To her, I wasn’t the mom who had raised her voice earlier or the mom who hadn’t perfectly organized the morning. I was simply the one she loved.

It reminded me of something that’s easy to forget when we’re in the middle of the long, repetitive days of motherhood.

Our children aren’t measuring our performance.

They’re experiencing our presence.

They remember the way we hug them, the way we sit beside them, the way we laugh with them when something silly happens. They notice the moments when we kneel down and help them, when we wipe their tears, when we show up again the next moment even if the last one didn’t go perfectly.

The truth is that most of motherhood is made up of very ordinary moments.

Packing lunches. Folding tiny clothes. Wiping sticky hands. Answering the same question five times in a row. Sitting beside them while they play on the floor.

It doesn’t always feel meaningful while it’s happening. It can feel repetitive and exhausting and invisible all at the same time.

But those small moments are quietly building something.

They are building safety.

They are building trust.

They are building a childhood.

Sometimes we imagine that being a good mother means doing everything right all the time. But children don’t need flawless mothers. They need mothers who keep showing up.

The mothers who apologize when they get it wrong. The mothers who hug their kids close even on the messy days. The mothers who keep trying again tomorrow.

If you’re feeling like you’re failing today, let me gently remind you of something.

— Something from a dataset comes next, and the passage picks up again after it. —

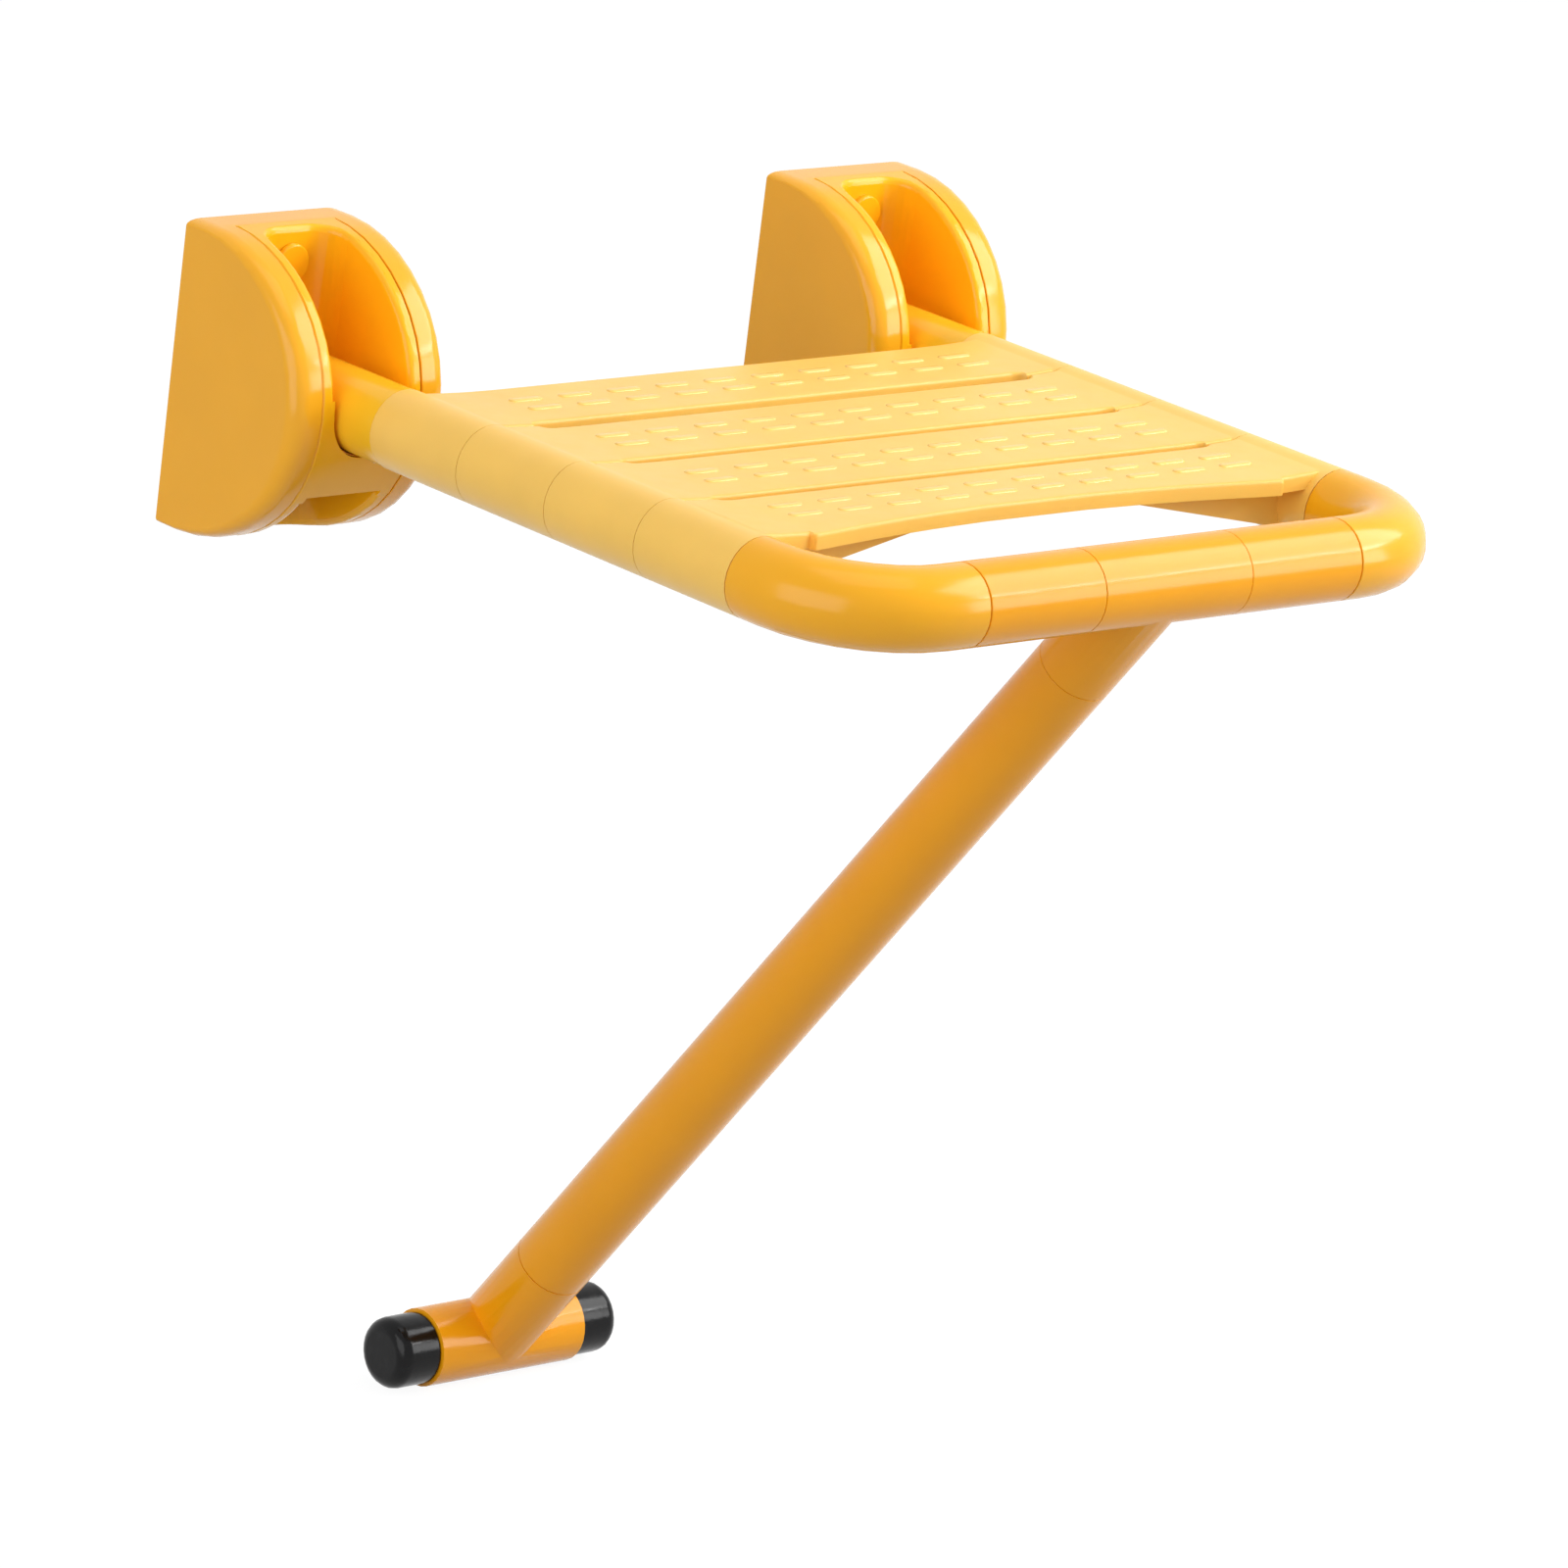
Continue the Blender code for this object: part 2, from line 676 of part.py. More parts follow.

The fact that you care enough to wonder if you’re doing it well already says more about your heart than you realize.

Good mothers worry about these things.

Good mothers replay moments in their heads and wish they could handle them better next time.

Good mothers keep learning and growing alongside their children.

Motherhood isn’t about getting every moment right. It’s about being willing to keep showing up in the next one.

So if today felt messy or overwhelming or not quite the way you hoped it would go, take a deep breath.

Your children don’t need a perfect mother tomorrow.

They just need you. Today.

And chances are, to them, you’re already doing far better than you think.